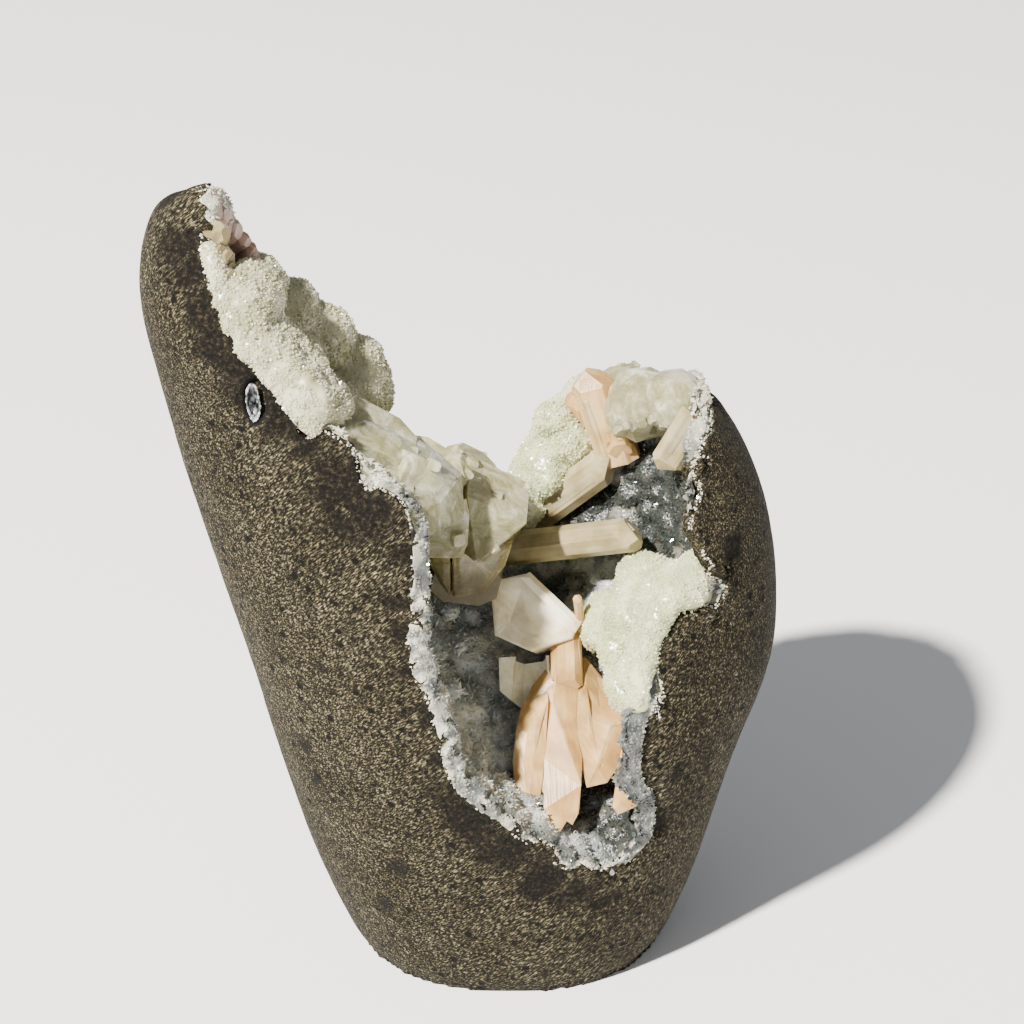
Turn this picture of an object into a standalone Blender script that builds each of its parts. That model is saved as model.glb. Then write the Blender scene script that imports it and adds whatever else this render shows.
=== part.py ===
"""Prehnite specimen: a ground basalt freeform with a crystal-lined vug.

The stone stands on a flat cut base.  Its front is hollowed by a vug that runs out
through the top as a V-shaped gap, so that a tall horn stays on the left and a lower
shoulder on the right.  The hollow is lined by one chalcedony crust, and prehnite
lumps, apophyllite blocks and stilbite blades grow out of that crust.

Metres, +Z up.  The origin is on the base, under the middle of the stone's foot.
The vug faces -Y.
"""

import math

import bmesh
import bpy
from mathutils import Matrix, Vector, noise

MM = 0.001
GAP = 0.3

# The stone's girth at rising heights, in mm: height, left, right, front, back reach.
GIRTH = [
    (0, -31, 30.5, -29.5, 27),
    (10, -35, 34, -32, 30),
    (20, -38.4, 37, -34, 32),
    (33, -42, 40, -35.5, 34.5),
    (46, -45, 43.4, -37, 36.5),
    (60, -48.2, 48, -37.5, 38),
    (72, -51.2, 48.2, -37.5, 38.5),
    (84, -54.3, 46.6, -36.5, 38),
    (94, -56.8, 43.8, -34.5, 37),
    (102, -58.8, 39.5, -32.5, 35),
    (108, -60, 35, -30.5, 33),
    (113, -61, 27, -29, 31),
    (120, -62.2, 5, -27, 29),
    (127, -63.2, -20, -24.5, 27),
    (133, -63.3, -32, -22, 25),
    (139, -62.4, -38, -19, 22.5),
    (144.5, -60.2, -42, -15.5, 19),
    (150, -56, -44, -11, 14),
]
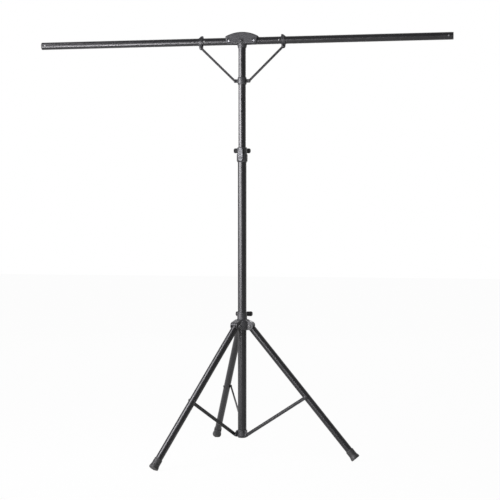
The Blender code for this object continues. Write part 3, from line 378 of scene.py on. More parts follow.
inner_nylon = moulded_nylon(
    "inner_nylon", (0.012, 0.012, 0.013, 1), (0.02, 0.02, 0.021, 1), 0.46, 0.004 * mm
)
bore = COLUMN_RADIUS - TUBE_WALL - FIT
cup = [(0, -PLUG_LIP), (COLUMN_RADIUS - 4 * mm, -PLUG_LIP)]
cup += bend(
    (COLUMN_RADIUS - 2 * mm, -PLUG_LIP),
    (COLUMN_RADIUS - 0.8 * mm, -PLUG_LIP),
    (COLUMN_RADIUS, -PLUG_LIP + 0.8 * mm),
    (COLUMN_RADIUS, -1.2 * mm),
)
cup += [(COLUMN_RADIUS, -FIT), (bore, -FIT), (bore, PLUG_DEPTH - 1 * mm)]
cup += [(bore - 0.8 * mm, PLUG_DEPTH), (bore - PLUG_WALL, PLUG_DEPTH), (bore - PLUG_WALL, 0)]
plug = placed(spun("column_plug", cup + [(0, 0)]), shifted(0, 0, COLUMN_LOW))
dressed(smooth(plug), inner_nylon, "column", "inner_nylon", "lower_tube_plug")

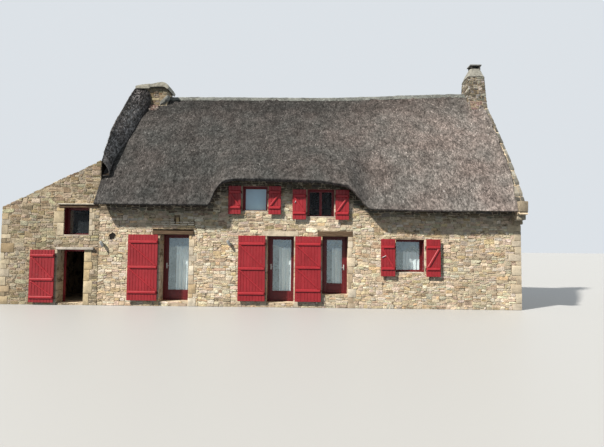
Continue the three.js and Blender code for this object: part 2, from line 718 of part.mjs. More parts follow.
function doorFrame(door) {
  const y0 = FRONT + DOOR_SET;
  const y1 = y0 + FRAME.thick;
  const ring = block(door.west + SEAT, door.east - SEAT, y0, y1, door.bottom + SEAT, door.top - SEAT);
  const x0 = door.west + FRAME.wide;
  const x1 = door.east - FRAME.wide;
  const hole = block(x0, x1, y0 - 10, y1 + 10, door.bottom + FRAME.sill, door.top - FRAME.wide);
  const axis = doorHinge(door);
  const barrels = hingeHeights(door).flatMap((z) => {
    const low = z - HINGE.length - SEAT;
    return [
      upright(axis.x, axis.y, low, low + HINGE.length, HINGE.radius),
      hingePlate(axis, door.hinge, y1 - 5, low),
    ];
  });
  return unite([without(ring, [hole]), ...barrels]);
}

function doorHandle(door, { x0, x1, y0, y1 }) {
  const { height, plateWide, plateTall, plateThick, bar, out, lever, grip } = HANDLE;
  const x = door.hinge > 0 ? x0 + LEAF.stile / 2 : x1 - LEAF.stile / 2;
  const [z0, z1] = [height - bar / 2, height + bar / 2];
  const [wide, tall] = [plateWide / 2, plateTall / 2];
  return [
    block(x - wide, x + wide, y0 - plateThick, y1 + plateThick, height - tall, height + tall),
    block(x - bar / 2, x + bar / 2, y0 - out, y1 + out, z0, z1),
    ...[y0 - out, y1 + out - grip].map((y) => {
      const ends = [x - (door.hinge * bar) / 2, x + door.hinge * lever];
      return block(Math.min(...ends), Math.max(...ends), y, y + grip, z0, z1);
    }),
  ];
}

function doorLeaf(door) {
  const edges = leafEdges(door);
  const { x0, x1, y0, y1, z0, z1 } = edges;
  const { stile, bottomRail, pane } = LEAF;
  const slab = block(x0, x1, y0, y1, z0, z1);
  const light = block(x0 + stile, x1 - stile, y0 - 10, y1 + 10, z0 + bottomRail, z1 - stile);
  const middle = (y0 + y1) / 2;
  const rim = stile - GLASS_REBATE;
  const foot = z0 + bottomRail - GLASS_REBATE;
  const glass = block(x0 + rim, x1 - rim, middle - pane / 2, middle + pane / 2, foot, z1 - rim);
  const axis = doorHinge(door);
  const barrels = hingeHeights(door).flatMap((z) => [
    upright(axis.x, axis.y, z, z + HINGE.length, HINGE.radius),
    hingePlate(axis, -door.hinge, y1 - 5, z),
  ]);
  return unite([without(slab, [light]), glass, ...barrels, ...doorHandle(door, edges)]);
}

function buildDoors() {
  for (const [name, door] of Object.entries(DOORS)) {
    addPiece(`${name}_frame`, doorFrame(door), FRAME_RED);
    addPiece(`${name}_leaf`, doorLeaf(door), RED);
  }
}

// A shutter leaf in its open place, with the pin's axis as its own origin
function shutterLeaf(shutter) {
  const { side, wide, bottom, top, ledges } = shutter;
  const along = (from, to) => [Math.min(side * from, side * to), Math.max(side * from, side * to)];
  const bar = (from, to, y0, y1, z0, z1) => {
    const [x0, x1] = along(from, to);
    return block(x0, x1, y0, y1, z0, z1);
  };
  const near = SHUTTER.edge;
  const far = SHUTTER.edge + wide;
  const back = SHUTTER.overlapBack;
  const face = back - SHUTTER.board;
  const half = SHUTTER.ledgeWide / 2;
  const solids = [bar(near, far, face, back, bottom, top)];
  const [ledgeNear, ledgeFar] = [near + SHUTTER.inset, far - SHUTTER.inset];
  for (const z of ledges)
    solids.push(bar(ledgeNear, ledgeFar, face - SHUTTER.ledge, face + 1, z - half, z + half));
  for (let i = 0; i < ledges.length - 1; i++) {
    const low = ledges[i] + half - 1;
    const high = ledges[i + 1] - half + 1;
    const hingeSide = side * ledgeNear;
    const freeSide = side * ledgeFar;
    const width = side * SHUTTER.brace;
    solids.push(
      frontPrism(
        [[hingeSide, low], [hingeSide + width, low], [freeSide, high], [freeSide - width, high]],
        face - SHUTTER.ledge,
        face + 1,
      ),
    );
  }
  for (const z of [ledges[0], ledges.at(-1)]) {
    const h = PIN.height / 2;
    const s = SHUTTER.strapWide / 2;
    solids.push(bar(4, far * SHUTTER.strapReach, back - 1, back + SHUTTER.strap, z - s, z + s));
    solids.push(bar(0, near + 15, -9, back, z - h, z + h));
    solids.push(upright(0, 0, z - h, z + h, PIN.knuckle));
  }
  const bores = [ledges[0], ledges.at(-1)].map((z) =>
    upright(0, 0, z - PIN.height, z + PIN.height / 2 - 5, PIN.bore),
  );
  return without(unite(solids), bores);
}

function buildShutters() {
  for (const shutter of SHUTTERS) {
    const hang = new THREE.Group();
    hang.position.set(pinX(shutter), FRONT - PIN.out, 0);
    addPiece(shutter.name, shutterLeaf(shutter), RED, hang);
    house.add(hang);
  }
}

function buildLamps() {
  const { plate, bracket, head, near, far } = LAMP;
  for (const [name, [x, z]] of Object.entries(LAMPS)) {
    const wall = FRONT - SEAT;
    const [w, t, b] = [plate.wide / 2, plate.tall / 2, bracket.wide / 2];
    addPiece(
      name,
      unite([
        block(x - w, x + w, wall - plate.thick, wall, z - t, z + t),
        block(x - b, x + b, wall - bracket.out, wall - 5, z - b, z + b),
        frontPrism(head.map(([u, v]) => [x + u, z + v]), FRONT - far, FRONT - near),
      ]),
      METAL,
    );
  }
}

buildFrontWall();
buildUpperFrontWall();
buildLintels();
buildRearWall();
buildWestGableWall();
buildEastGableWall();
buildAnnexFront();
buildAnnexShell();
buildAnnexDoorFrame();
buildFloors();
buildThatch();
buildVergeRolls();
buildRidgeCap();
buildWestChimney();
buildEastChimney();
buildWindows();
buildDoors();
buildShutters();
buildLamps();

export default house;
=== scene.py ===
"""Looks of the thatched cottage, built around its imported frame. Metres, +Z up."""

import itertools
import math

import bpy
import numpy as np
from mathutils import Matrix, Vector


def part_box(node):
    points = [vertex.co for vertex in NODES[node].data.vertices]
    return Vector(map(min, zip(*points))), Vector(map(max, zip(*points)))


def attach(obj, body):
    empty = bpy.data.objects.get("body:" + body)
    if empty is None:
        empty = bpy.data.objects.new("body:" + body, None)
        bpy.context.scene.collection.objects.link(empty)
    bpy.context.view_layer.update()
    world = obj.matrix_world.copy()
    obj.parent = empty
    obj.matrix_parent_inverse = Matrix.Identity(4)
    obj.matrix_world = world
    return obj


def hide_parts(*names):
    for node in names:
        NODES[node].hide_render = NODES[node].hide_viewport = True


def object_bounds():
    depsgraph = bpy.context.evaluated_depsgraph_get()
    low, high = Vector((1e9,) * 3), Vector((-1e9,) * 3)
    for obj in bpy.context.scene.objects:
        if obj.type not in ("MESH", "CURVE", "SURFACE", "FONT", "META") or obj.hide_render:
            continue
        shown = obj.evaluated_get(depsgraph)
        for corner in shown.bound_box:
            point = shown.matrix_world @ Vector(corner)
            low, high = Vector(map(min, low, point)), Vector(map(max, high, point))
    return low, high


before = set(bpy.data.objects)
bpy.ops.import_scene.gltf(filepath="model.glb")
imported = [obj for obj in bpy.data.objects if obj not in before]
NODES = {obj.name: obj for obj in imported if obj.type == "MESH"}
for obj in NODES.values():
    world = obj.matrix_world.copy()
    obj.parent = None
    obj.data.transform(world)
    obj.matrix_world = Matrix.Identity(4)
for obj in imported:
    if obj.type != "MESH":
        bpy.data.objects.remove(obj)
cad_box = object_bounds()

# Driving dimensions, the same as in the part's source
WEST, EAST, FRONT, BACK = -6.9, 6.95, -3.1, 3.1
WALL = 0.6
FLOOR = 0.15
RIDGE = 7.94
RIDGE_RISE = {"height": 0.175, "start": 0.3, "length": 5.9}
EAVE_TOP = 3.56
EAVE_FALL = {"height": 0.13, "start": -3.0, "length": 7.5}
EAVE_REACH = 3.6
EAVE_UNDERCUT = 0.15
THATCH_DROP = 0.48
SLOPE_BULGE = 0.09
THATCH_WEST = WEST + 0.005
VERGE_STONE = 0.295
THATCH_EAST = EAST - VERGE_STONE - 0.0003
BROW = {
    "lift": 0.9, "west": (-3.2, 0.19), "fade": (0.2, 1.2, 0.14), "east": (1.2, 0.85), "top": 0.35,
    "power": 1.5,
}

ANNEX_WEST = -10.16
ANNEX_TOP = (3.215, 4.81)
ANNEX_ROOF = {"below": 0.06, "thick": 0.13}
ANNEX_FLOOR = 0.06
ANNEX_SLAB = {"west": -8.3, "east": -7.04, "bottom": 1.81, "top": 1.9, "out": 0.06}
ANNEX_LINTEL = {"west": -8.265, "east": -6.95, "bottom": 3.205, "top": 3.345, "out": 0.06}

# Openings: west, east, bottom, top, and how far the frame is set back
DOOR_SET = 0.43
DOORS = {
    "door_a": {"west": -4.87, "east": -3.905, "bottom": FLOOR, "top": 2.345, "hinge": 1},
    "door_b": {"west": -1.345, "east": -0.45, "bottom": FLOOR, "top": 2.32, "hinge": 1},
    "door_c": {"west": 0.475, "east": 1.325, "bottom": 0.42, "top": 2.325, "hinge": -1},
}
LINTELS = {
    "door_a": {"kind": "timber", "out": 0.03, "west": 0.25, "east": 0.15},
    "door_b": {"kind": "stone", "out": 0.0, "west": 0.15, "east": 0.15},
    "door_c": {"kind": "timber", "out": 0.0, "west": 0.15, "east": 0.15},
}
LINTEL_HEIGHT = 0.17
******
> EXERCISE DETAILS: List every line above containing the word "depsgraph".

> SOLVED PROBLEM:
    depsgraph = bpy.context.evaluated_depsgraph_get()
        shown = obj.evaluated_get(depsgraph)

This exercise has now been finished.